The World

War and Punishment

Syrians search for survivors and bodies amid the rubble of buildings in the Tariq al-Bab district of the northern city of Aleppo on Feb. 23, 2013. People like this may bear the brunt of the United States’ “punishment” of Bashar al-Assad.

Photo by Pablo Tosco/AFP/Getty Images

“Punish Assad’s chemical weapons use with airstrikes,” opine the editors of Bloomberg View. “Obama wants to punish Assad, not win the Syrian civil war,” explains the Washington Post. “U.S. weighs plans to punish Assad,” according to the Wall Street Journal. Reuters says that the likely upcoming strike will be “punishment for last week’s chemical weapons attacks blamed on President Bashar al-Assad’s government.”

It seems to be taken for granted that if the U.S. and its allies begin launching missiles at Syria in the next few days, it will not be motivated less by any strategic objective than to punish Bashar al-Assad for a violation of international law and common decency and to deter him from doing it again. Obviously, there are few people on the planet as deserving of punishment right now, but the notion of using military force to accomplish this goal still seems to be going curiously unexamined. Even if there’s an element of moral outrage in most wars, punishment for wrongdoing is not generally considered a legal basis for the use of military force.

The Georgetown law professor (and past Slate contributor) David Luban traced the history of the notion of war as punishment in a 2011 article. He dates the notion of punishment—distinct from revenge—as a legitimate basis for war back to Augustine, who wrote, “As a rule just wars are defined as those which avenge injuries, if some nation or state against whom one is waging war has neglected to punish a wrong committed by its citizens, or to return something that was wrongfully taken.”
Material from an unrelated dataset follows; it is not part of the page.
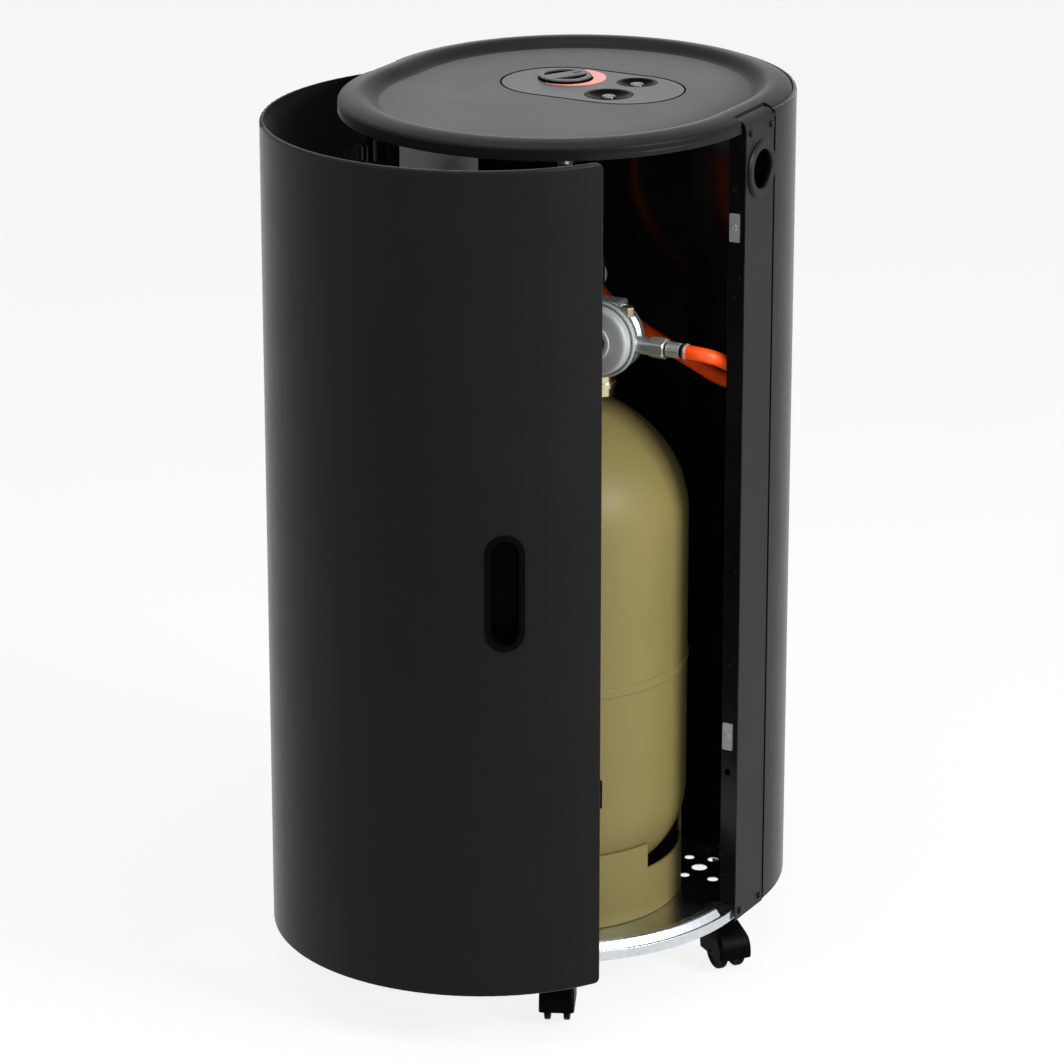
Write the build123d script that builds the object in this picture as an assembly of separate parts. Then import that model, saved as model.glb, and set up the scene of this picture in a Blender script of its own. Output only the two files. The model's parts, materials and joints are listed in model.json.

This notion was once common among philosophers and theologians and not limited to Catholics. Take Martin Luther, who asked, “What else is war but the punishment of wrong and evil”. Grotius, one of the earliest international law theorists, accepted that “wars are usually begun for the purpose of exacting punishment,” though he didn’t exactly approve of it.

Things changed with the rise of the nation-state and the concept of state sovereignty. “War of punishment between states is inconceivable, since there can be no relationship of superior to inferior among them,” wrote Kant. Twentieth-century international law, as expressed by the U.N. Charter, permits military force for the purposes of “individual or collective self-defense.” Obviously countries frequently stretch this norm or outright ignore it.

But while international legal norms may have evolved away from the notion of war as punishment, leaders themselves have often invoked it. During the blitz, Winston Churchill promised the British public that “we will mete out to the Germans the measure, and more than the measure, that they have meted out to us.” In his memoir, George W. Bush remembers that after the 9/11 attacks, “My blood was boiling. We were going to find out who did this, and kick their ass.”

Bush wasn’t alone. Other studies have argued that public support for both wars against Saddam Hussein’s Iraq were tied to a “moral-punitiveness effect”—the simple desire to punish a bad guy. Obviously these wars were publicly justified on national-security grounds, though one could argue that the Bush administration’s frequent invocations of 9/11 in the lead-up to the Iraq War were aimed at tapping into the public’s desire for retribution.

Luban notes that modern notions of human rights and the legitimacy of humanitarian intervention add another wrinkle to this question. Interventions may be technically justified by the “responsibility to protect” and the prevention of further wrongdoing, but do the degree that the public in the intervening country supports them, the desire to punish those committing atrocities also comes into play.

In the end Luban doesn’t see the punishment of human rights violations as an acceptable justification for war, asking readers to imagine a scenario in which an International Criminal Court judge sentences a country to war. We may strive to see leaders like Charles Taylor or Slobodan Milošević (or Bashar al-Assad) put on trial and punished for their crimes, but military action raises more difficult questions. The following argument seems particularly applicable to the current conflict:

War is a blunt instrument. Despite easy talk about “surgical” strikes and “precision” attacks, the fact is that warmaking wreaks damage across entire towns, cities, and territories. Wars are the equivalent of natural disasters like floods and hurricanes, and even the most discriminate war breaks whatever it touches. Thus, if war is retributive punishment, we must acknowledge that it is collective punishment, indeed collective corporal punishment

The article also makes a distinction between punishment and reprisal, which is defined as “otherwise-wrongful military attacks to enforce compliance with the rules of war when the adversary violates them” and is considered acceptable under international law in narrowly defined circumstances. We haven’t yet heard the administration’s full case for intervention, but it will probably focus more on the deterrence of future chemical attacks rather than response to those that have already taken place.

Obama probably won’t use the word “punishment” when he presents the case for war to the American public, but given that no demands have been made of Assad—no one is suggesting that if he surrenders his chemical weapons or comes to the negotiating table in the next few days, the whole thing will be called off—this certainly does feel like punishment for a blatant human rights abuse and for crossing the “red line” Obama specified last year. Whether you agree with Luban’s take or not, that’s a more radical notion than I think people realize.